**GIVEN RECORDS**
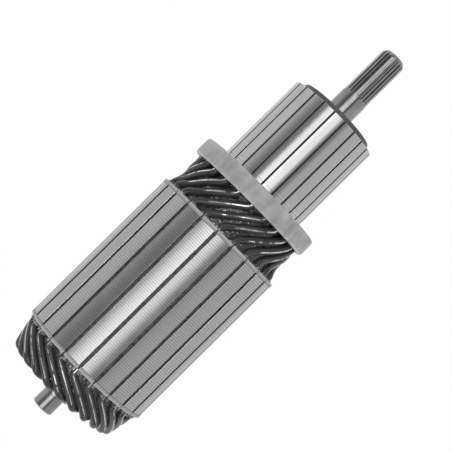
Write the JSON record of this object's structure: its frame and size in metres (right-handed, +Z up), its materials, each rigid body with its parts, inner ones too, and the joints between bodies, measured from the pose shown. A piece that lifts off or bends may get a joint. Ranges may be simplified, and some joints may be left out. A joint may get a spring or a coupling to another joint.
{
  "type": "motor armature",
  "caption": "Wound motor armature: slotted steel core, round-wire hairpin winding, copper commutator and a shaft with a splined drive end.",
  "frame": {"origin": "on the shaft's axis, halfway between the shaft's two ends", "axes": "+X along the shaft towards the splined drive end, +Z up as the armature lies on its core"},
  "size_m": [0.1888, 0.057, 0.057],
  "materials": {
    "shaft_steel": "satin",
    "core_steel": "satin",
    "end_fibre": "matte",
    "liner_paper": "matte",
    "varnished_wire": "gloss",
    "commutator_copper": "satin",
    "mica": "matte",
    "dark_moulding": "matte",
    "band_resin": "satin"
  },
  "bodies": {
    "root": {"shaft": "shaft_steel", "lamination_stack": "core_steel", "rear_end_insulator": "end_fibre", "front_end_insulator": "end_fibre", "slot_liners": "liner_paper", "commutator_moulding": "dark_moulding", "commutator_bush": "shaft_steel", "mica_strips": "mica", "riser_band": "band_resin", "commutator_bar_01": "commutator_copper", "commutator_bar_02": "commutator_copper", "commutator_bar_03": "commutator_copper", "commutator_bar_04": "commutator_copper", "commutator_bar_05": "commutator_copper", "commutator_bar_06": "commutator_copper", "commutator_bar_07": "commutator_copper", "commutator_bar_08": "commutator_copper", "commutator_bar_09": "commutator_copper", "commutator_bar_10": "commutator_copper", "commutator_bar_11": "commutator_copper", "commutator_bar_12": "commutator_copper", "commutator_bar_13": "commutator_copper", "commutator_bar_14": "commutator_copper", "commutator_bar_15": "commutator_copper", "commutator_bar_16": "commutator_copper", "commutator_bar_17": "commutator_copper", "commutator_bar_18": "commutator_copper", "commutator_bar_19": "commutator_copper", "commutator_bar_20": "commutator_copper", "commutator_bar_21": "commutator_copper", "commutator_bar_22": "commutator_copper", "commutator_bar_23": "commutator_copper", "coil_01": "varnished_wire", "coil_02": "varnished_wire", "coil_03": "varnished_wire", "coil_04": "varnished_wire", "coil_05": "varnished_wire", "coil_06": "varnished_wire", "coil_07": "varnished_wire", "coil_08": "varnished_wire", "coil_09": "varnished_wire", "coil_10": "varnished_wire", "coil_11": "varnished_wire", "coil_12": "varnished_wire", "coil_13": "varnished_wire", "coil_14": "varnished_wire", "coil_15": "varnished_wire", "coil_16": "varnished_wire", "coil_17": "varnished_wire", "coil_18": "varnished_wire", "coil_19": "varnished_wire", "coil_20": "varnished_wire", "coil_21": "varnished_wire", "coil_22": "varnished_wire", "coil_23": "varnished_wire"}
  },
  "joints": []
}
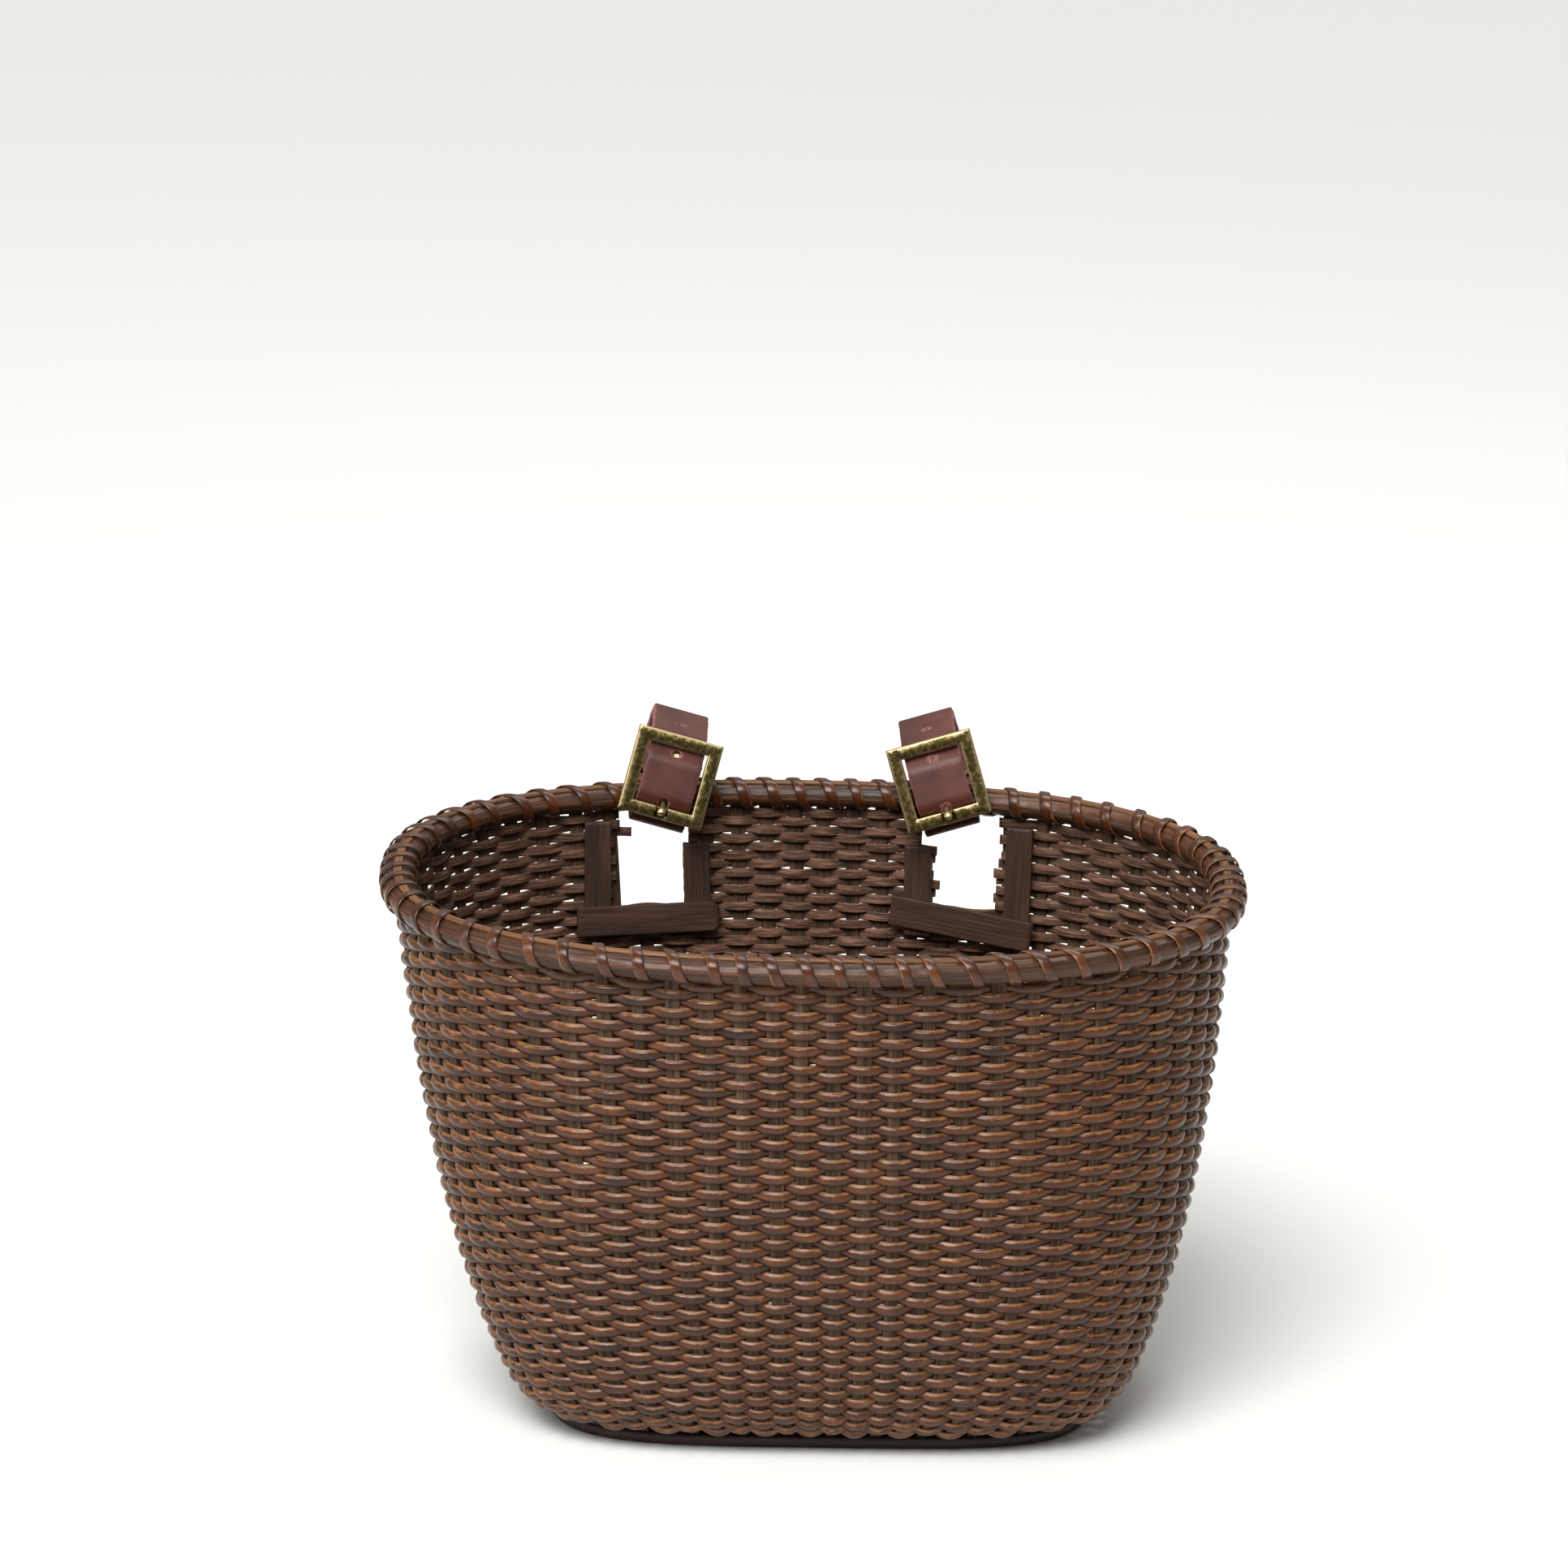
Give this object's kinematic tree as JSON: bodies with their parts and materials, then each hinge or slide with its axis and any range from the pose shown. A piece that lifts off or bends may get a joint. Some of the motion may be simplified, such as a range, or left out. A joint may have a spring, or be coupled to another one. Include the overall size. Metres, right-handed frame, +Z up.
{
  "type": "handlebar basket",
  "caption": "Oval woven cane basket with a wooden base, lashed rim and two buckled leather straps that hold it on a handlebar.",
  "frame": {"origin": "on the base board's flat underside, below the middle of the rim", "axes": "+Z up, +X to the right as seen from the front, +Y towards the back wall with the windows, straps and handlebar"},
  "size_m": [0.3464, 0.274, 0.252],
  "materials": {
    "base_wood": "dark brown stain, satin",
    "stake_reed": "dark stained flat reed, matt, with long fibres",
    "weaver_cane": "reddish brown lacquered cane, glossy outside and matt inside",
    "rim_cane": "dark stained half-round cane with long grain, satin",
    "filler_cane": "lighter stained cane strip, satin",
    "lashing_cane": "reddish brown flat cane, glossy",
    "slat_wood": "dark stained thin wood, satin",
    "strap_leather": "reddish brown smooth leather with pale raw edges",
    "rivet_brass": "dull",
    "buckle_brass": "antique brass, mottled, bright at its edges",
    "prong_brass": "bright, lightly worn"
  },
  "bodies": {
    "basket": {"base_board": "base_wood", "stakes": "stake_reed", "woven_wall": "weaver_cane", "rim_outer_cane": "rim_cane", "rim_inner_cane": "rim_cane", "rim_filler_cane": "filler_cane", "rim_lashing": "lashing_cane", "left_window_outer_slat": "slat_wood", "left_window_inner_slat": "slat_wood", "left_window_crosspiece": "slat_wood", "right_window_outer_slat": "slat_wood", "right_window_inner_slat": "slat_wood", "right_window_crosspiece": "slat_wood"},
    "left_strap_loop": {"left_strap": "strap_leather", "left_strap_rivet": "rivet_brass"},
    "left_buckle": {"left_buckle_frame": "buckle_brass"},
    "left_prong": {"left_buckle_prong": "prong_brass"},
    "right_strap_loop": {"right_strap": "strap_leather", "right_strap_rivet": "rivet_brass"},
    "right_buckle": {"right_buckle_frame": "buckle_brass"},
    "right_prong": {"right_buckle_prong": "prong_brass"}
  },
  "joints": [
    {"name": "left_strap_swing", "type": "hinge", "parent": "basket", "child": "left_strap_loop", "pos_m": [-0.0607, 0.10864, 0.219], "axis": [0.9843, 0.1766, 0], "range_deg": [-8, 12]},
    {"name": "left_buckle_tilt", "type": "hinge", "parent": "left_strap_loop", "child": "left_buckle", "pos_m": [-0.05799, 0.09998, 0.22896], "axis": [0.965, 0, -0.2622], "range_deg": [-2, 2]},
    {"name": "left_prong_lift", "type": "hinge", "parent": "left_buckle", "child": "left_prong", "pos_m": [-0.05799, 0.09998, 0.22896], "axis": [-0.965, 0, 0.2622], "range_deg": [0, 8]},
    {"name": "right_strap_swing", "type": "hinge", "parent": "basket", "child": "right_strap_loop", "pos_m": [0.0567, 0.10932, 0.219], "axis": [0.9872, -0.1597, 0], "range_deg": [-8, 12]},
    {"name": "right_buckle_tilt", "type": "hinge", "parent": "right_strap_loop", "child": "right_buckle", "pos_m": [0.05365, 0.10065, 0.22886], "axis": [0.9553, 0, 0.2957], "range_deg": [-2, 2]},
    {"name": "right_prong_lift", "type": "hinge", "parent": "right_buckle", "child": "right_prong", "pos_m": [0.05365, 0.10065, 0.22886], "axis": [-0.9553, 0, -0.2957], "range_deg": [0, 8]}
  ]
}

**EXERCISE**
The full set of records should be duplicated exactly.

**ANSWER TO THE PROBLEM**
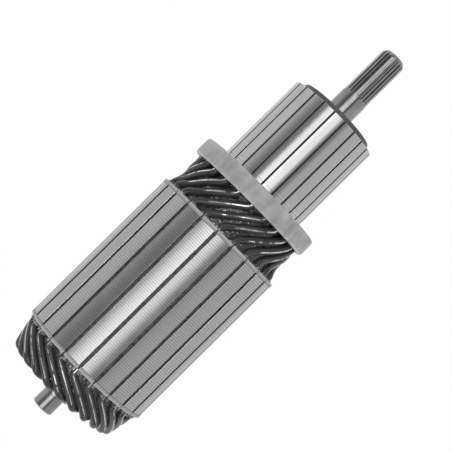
Write the JSON record of this object's structure: its frame and size in metres (right-handed, +Z up), its materials, each rigid body with its parts, inner ones too, and the joints between bodies, measured from the pose shown. A piece that lifts off or bends may get a joint. Ranges may be simplified, and some joints may be left out. A joint may get a spring or a coupling to another joint.
{
  "type": "motor armature",
  "caption": "Wound motor armature: slotted steel core, round-wire hairpin winding, copper commutator and a shaft with a splined drive end.",
  "frame": {"origin": "on the shaft's axis, halfway between the shaft's two ends", "axes": "+X along the shaft towards the splined drive end, +Z up as the armature lies on its core"},
  "size_m": [0.1888, 0.057, 0.057],
  "materials": {
    "shaft_steel": "satin",
    "core_steel": "satin",
    "end_fibre": "matte",
    "liner_paper": "matte",
    "varnished_wire": "gloss",
    "commutator_copper": "satin",
    "mica": "matte",
    "dark_moulding": "matte",
    "band_resin": "satin"
  },
  "bodies": {
    "root": {"shaft": "shaft_steel", "lamination_stack": "core_steel", "rear_end_insulator": "end_fibre", "front_end_insulator": "end_fibre", "slot_liners": "liner_paper", "commutator_moulding": "dark_moulding", "commutator_bush": "shaft_steel", "mica_strips": "mica", "riser_band": "band_resin", "commutator_bar_01": "commutator_copper", "commutator_bar_02": "commutator_copper", "commutator_bar_03": "commutator_copper", "commutator_bar_04": "commutator_copper", "commutator_bar_05": "commutator_copper", "commutator_bar_06": "commutator_copper", "commutator_bar_07": "commutator_copper", "commutator_bar_08": "commutator_copper", "commutator_bar_09": "commutator_copper", "commutator_bar_10": "commutator_copper", "commutator_bar_11": "commutator_copper", "commutator_bar_12": "commutator_copper", "commutator_bar_13": "commutator_copper", "commutator_bar_14": "commutator_copper", "commutator_bar_15": "commutator_copper", "commutator_bar_16": "commutator_copper", "commutator_bar_17": "commutator_copper", "commutator_bar_18": "commutator_copper", "commutator_bar_19": "commutator_copper", "commutator_bar_20": "commutator_copper", "commutator_bar_21": "commutator_copper", "commutator_bar_22": "commutator_copper", "commutator_bar_23": "commutator_copper", "coil_01": "varnished_wire", "coil_02": "varnished_wire", "coil_03": "varnished_wire", "coil_04": "varnished_wire", "coil_05": "varnished_wire", "coil_06": "varnished_wire", "coil_07": "varnished_wire", "coil_08": "varnished_wire", "coil_09": "varnished_wire", "coil_10": "varnished_wire", "coil_11": "varnished_wire", "coil_12": "varnished_wire", "coil_13": "varnished_wire", "coil_14": "varnished_wire", "coil_15": "varnished_wire", "coil_16": "varnished_wire", "coil_17": "varnished_wire", "coil_18": "varnished_wire", "coil_19": "varnished_wire", "coil_20": "varnished_wire", "coil_21": "varnished_wire", "coil_22": "varnished_wire", "coil_23": "varnished_wire"}
  },
  "joints": []
}
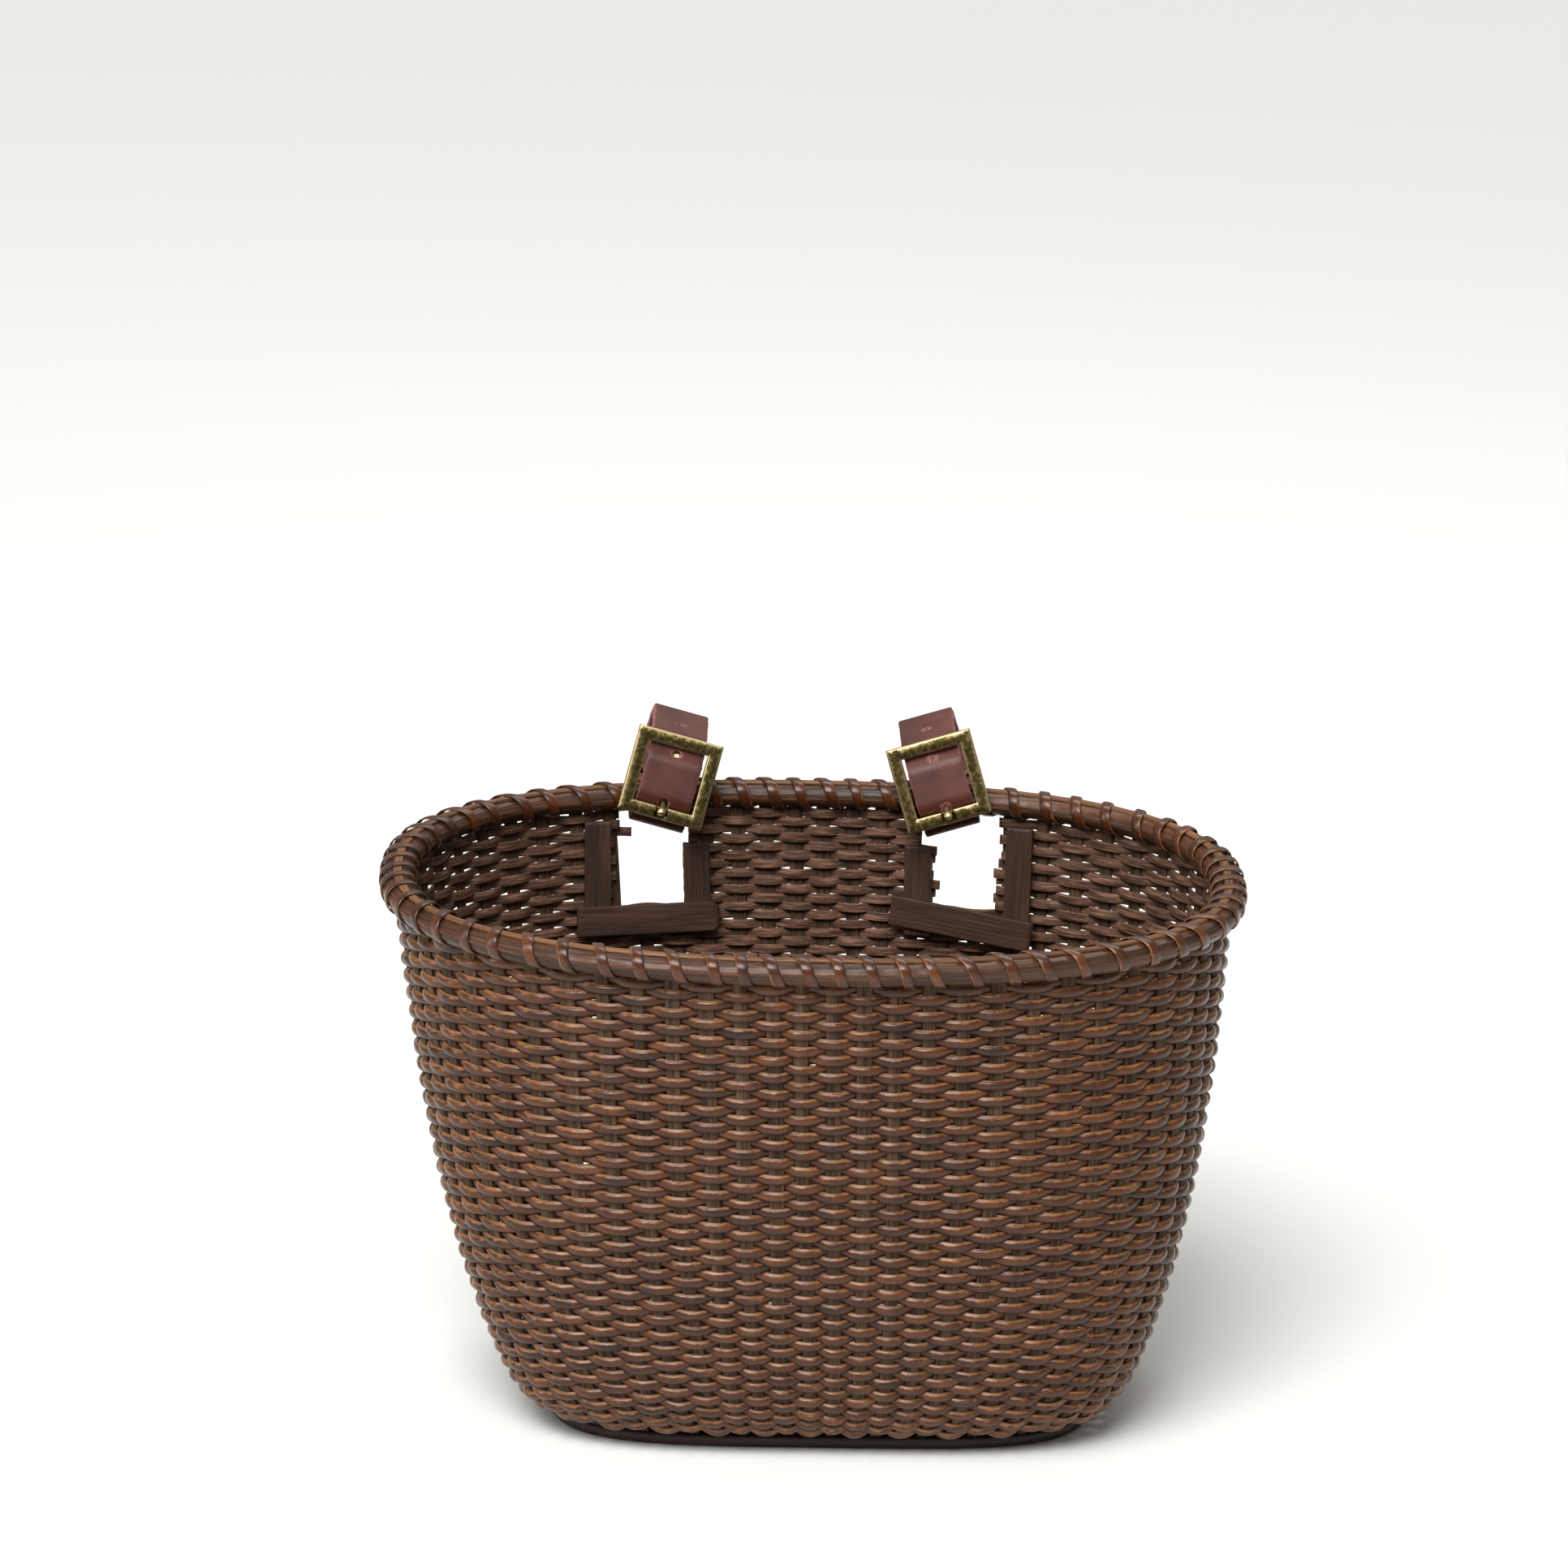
Give this object's kinematic tree as JSON: bodies with their parts and materials, then each hinge or slide with its axis and any range from the pose shown. A piece that lifts off or bends may get a joint. Some of the motion may be simplified, such as a range, or left out. A joint may have a spring, or be coupled to another one. Include the overall size. Metres, right-handed frame, +Z up.
{
  "type": "handlebar basket",
  "caption": "Oval woven cane basket with a wooden base, lashed rim and two buckled leather straps that hold it on a handlebar.",
  "frame": {"origin": "on the base board's flat underside, below the middle of the rim", "axes": "+Z up, +X to the right as seen from the front, +Y towards the back wall with the windows, straps and handlebar"},
  "size_m": [0.3464, 0.274, 0.252],
  "materials": {
    "base_wood": "dark brown stain, satin",
    "stake_reed": "dark stained flat reed, matt, with long fibres",
    "weaver_cane": "reddish brown lacquered cane, glossy outside and matt inside",
    "rim_cane": "dark stained half-round cane with long grain, satin",
    "filler_cane": "lighter stained cane strip, satin",
    "lashing_cane": "reddish brown flat cane, glossy",
    "slat_wood": "dark stained thin wood, satin",
    "strap_leather": "reddish brown smooth leather with pale raw edges",
    "rivet_brass": "dull",
    "buckle_brass": "antique brass, mottled, bright at its edges",
    "prong_brass": "bright, lightly worn"
  },
  "bodies": {
    "basket": {"base_board": "base_wood", "stakes": "stake_reed", "woven_wall": "weaver_cane", "rim_outer_cane": "rim_cane", "rim_inner_cane": "rim_cane", "rim_filler_cane": "filler_cane", "rim_lashing": "lashing_cane", "left_window_outer_slat": "slat_wood", "left_window_inner_slat": "slat_wood", "left_window_crosspiece": "slat_wood", "right_window_outer_slat": "slat_wood", "right_window_inner_slat": "slat_wood", "right_window_crosspiece": "slat_wood"},
    "left_strap_loop": {"left_strap": "strap_leather", "left_strap_rivet": "rivet_brass"},
    "left_buckle": {"left_buckle_frame": "buckle_brass"},
    "left_prong": {"left_buckle_prong": "prong_brass"},
    "right_strap_loop": {"right_strap": "strap_leather", "right_strap_rivet": "rivet_brass"},
    "right_buckle": {"right_buckle_frame": "buckle_brass"},
    "right_prong": {"right_buckle_prong": "prong_brass"}
  },
  "joints": [
    {"name": "left_strap_swing", "type": "hinge", "parent": "basket", "child": "left_strap_loop", "pos_m": [-0.0607, 0.10864, 0.219], "axis": [0.9843, 0.1766, 0], "range_deg": [-8, 12]},
    {"name": "left_buckle_tilt", "type": "hinge", "parent": "left_strap_loop", "child": "left_buckle", "pos_m": [-0.05799, 0.09998, 0.22896], "axis": [0.965, 0, -0.2622], "range_deg": [-2, 2]},
    {"name": "left_prong_lift", "type": "hinge", "parent": "left_buckle", "child": "left_prong", "pos_m": [-0.05799, 0.09998, 0.22896], "axis": [-0.965, 0, 0.2622], "range_deg": [0, 8]},
    {"name": "right_strap_swing", "type": "hinge", "parent": "basket", "child": "right_strap_loop", "pos_m": [0.0567, 0.10932, 0.219], "axis": [0.9872, -0.1597, 0], "range_deg": [-8, 12]},
    {"name": "right_buckle_tilt", "type": "hinge", "parent": "right_strap_loop", "child": "right_buckle", "pos_m": [0.05365, 0.10065, 0.22886], "axis": [0.9553, 0, 0.2957], "range_deg": [-2, 2]},
    {"name": "right_prong_lift", "type": "hinge", "parent": "right_buckle", "child": "right_prong", "pos_m": [0.05365, 0.10065, 0.22886], "axis": [-0.9553, 0, -0.2957], "range_deg": [0, 8]}
  ]
}